Did jury get it right in fatal tour bus crash?
(Photos by David Greene)


By David Greene
BRONX, NEW YORK, December 11- The 41-year-old Brooklyn bus driver who was behind the wheel at the deadly tour bus crash on I-95 in 2011, that killed 15 people-- has been acquitted of the most serious charges.
Ophadell Williams walked out of the Bronx Hall of Justice a free man on December 7, after a jury acquitted him of manslaughter and negligent homicide in the March 12, 2011 crash along I-95 at the Bronx border.
The prosecution had tried to prove that Williams was sleep deprived from working two jobs in the days leading up to the crash.
Williams' defense attorney Patrick Bruno maintained his client’s claim that he was cut off in the moments before the crash, but no proof of that was ever produced.
Bruno told reporters that this verdict is, "Saying that if you are going to try and make fatigue, sleepiness a criminal legal issue in a motor vehicle accident, you have a lot, lot more to prove."

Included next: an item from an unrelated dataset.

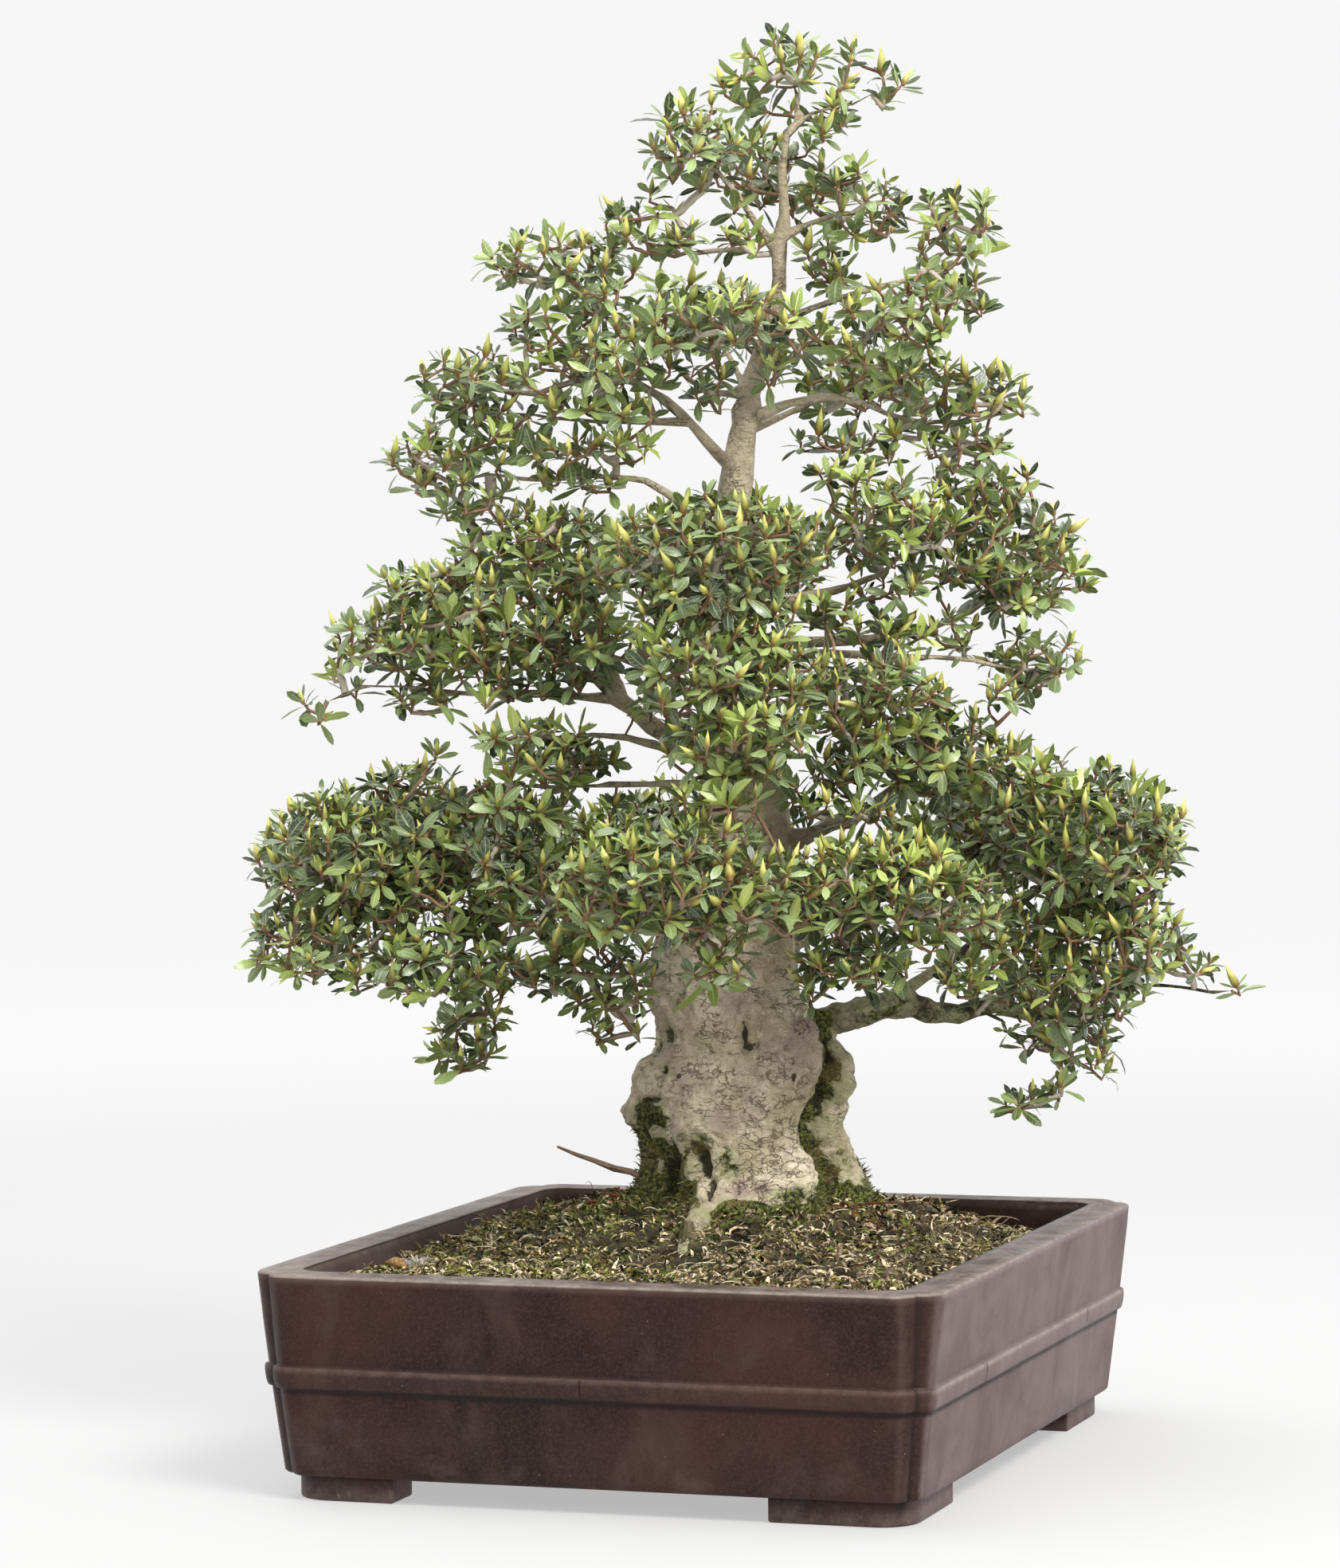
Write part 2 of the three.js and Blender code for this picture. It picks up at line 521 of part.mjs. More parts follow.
/** Each mass: its lumps as [x, y, z, half width, half depth, half height] in the tree frame. */
const FOLIAGE = {
  apex: [[52, 0, 809, 34, 32, 27]],
  apex_tuft: [[106, 5, 797, 19, 17, 20]],
  apex_left: [[-4, -14, 762, 40, 34, 35], [-23, -10, 727, 25, 24, 20]],
  apex_back: [[36, 46, 754, 32, 30, 34]],
  crown_right: [
    [96, -10, 728, 32, 32, 34], [147, 5, 712, 34, 34, 36], [124, -22, 674, 40, 32, 24],
    [72, 8, 735, 18, 24, 26],
  ],
  crown_front: [[20, -52, 660, 46, 34, 28]],
  crown_back: [[2, 76, 668, 60, 38, 34]],
  shoulder_left: [[-82, 0, 696, 52, 38, 31]],
  shoulder_left_inner: [[-50, -26, 640, 50, 38, 32]],
  shoulder_left_outer: [[-132, 5, 626, 46, 42, 34], [-158, 8, 594, 24, 28, 20]],
  shoulder_left_under: [[-64, -15, 589, 51, 34, 17]],
  shoulder_left_low: [[-152, 10, 571, 33, 30, 16]],
  shoulder_right: [[156, 0, 614, 50, 42, 27]],
  shoulder_right_inner: [[96, -20, 646, 42, 34, 22]],
  shoulder_right_back: [[96, 80, 628, 52, 40, 30]],
  middle_front: [[6, -92, 530, 76, 48, 42]],
  middle_front_low: [[6, -104, 470, 54, 44, 32]],
  middle_right: [[114, -20, 542, 58, 50, 36], [152, -2, 566, 30, 34, 22], [81, -30, 568, 30, 30, 17]],
  middle_right_outer: [[188, 0, 518, 44, 48, 44], [190, 10, 464, 36, 34, 24]],
  middle_right_low: [[93, -64, 450, 50, 40, 26], [107, -44, 480, 28, 30, 18]],
  middle_left: [[-90, 0, 531, 64, 50, 34], [-148, 5, 514, 31, 34, 20]],
  middle_left_low: [[-85, -34, 480, 58, 40, 28]],
  middle_left_outer: [[-170, 0, 480, 58, 48, 30]],
  middle_left_tip: [[-224, -10, 440, 17, 16, 15]],
  middle_back: [[8, 112, 524, 86, 56, 46]],
  lower_left: [[-100, -30, 410, 60, 46, 30]],
  lower_right: [[135, -10, 408, 64, 50, 34], [80, -48, 402, 34, 34, 26]],
  lower_front: [[18, -124, 421, 50, 46, 34]],
  low_left_outer: [
    [-213, 0, 351, 58, 66, 50], [-234, -10, 306, 42, 52, 38], [-180, 5, 392, 26, 28, 23],
  ],
  low_left_inner: [
    [-122, -18, 340, 58, 60, 44], [-152, -40, 290, 52, 44, 36], [-74, -44, 304, 38, 40, 36],
    [-140, -50, 264, 30, 30, 22],
  ],
  low_left_back: [[-157, 102, 354, 78, 58, 42]],
  low_front: [[-18, -142, 342, 80, 62, 46], [6, -128, 296, 26, 22, 22]],
  low_right_front: [[103, -92, 330, 68, 60, 46], [82, -90, 294, 42, 44, 24]],
  low_right_outer: [
    [228, 0, 356, 60, 70, 54], [238, 0, 298, 52, 56, 38], [172, -20, 304, 32, 38, 32],
  ],
  low_right_hanging: [[204, 10, 262, 46, 48, 44], [204, 2, 214, 17, 17, 23]],
  low_right_tip: [[306, 0, 268, 17, 15, 13]],
  low_right_back: [[174, 102, 356, 74, 62, 44]],
  low_back: [[-16, 150, 350, 92, 62, 44]],
  trunk_left: [[-58, -28, 252, 24, 20, 21]],
};

/** A lumpy ellipsoid, domed above and flatter below. */
function lump([x, y, z, halfWidth, halfDepth, halfHeight], grow = 0) {
  const geometry = new THREE.SphereGeometry(1, ...LUMP_GRID).rotateX(Math.PI / 2);
  const position = geometry.attributes.position;
  for (let i = 0; i < position.count; i += 1) {
    const [u, v, w] = [position.getX(i), position.getY(i), position.getZ(i)];
    const swell = 1 + 0.05 * Math.sin(5 * u + x) * Math.sin(4 * v + y + 2 * w);
    const rise = w < 0 ? 0.86 : 1;
    position.setXYZ(
      i,
      x + (halfWidth * swell + grow) * u,
      y + (halfDepth * swell + grow) * v,
      z + (halfHeight * swell * rise + grow) * w,
    );
  }
  return solid(geometry);
}

function mass(lumps, grow = 0) {
  return union(lumps.map((one) => lump(one, grow)));
}

/** Every mass, each cut clear of the wood and of the masses before it. */
function foliage(woodSpace) {
  const taken = [];
  return Object.entries(FOLIAGE).map(([name, lumps]) => {
    const body = taken.reduce((left, other) => left.subtract(other), mass(lumps));
    taken.push(mass(lumps, FINE_GAP));
    return [`foliage_${name}`, largest(body.subtract(woodSpace))];
  });
}

// ---------------------------------------------------------------- assembly

const looks = {
  clay: material(COLOUR.clay, 0.6),
  mesh: material(COLOUR.mesh, 0.7),
  wire: material(COLOUR.wire, 0.35, 1),
  soil: material(COLOUR.soil, 0.95),
  moss: material(COLOUR.moss, 0.95),
  bark: material(COLOUR.bark, 0.85),
  leaf: material(COLOUR.leaf, 0.6),
};

const woodSpace = wood(FINE_GAP);
const inGround = woodSpace.rotate([0, 0, THREE.MathUtils.radToDeg(TREE_TURN)]);

const plant = new THREE.Group();
plant.add(piece('pot', pot(), looks.clay));
for (const [side, sign] of [['front', -1], ['back', 1]]) {
  plant.add(piece(`drain_screen_${side}`, drainScreen(sign), looks.mesh));
  plant.add(piece(`screen_clip_${side}`, screenClip(sign), looks.wire));
}
const earth = soil().subtract(inGround).subtract(screenSpace());
plant.add(piece('soil', largest(earth), looks.soil));
plant.add(piece('moss', largest(moss().subtract(inGround)), looks.moss));

const tree = new THREE.Group();
tree.rotation.z = TREE_TURN;
tree.add(piece('trunk_and_branches', wood(), looks.bark));
for (const [name, body] of foliage(woodSpace)) {
  tree.add(piece(name, body, looks.leaf));
}
plant.add(tree);

plant.updateMatrixWorld(true);
const bounds = new THREE.Box3().setFromObject(plant, true);
const middle = bounds.getCenter(new THREE.Vector3());
plant.position.set(-middle.x, -middle.y, 0);

export default plant;
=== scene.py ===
"""Looks of a satsuki azalea bonsai in its clay pot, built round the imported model.

Everything is in metres in the model's own frame. Each mass of leaves in the frame gives the space
that its rosettes of leaves fill, the wood of the frame gives the trunk and limbs their shape, and
fine twigs grow from the wood to every rosette. Places given in millimetres are in the tree's frame:
x to the right of its front, y away from its front, z up, turned about the pot's upright axis.
"""

import itertools
import json
import math

import bmesh
import bpy
import numpy as np
from mathutils import Matrix, Vector
from mathutils.bvhtree import BVHTree
from mathutils.kdtree import KDTree

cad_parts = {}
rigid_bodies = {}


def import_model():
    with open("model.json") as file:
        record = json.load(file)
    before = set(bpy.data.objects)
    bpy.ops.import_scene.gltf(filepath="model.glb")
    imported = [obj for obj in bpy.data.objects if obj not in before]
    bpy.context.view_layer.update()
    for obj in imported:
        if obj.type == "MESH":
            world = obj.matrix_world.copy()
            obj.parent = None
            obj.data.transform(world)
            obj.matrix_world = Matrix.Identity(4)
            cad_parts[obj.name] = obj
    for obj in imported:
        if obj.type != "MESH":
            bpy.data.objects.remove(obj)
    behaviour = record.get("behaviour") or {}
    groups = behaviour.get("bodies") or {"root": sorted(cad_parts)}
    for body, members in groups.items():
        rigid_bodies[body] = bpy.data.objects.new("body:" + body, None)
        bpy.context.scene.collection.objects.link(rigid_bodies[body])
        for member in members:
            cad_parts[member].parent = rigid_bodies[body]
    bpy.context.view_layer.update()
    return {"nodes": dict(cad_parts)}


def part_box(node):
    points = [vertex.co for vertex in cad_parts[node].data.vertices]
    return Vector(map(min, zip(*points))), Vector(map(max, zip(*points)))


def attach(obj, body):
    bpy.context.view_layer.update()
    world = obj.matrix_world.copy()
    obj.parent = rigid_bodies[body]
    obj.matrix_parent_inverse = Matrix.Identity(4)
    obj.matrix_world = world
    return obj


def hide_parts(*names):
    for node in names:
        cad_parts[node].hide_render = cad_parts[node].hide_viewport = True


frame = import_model()

MM = 0.001
TREE_TURN = math.radians(18.9)
UP = np.array([0.0, 0.0, 1.0])
GOLDEN_ANGLE = math.radians(137.5)

POT_LOW, POT_HIGH = (np.array(corner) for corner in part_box("pot"))
POT_MIDDLE = (POT_LOW + POT_HIGH) / 2
POT_HALF = ((POT_HIGH - POT_LOW) / 2)[:2]

# ------------------------------------------------------------------ small tools


def tree_point(points):
    """Points in the tree's frame, in mm, as points in the row's frame."""
    p = np.atleast_2d(points) * MM
    c, s = math.cos(TREE_TURN), math.sin(TREE_TURN)
    x = p[:, 0] * c - p[:, 1] * s + POT_MIDDLE[0]
    y = p[:, 0] * s + p[:, 1] * c + POT_MIDDLE[1]
    return np.stack([x, y, p[:, 2]], 1)


def in_tree_frame(points):
    """Points in the row's frame as points in the tree's frame, in mm."""
    c, s = math.cos(TREE_TURN), math.sin(TREE_TURN)
    x, y = points[:, 0] - POT_MIDDLE[0], points[:, 1] - POT_MIDDLE[1]
    return np.stack([x * c + y * s, y * c - x * s, points[:, 2]], 1) / MM


def unit(v):
    """Vectors of length 1 along these."""
    return v / np.maximum(np.linalg.norm(v, axis=-1, keepdims=True), 1e-12)


def lerp(a, b, t):
    """From a where t is 0 to b where it is 1."""
    return a + (b - a) * t


def smoothstep(low, high, x):
    """From 0 at low to 1 at high, with soft ends. High may be the smaller one."""
    t = np.clip((x - low) / (high - low), 0, 1)
    return t * t * (3 - 2 * t)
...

Williams was found guilty of aggravated unlicensed operation of a motor vehicle. He was given 30 days in jail, but the judge freed him for time served. Williams was also ordered to pay $500.
The decision prompted Bronx District Attorney Robert Johnson to issue a statement that read in part, "We presented telephone and car rental records which document the many hours, in the days leading up to the crash, that Mr. Williams was awake and active when he should have been getting sufficient rest."
Johnson's statement continued, "There was also forensic evidence which ruled out contact with another vehicle as a cause of the crash. In addition, information retrieved from the "black box" indicated Mr. Williams never attempted to apply the brakes as the bus careened out of control."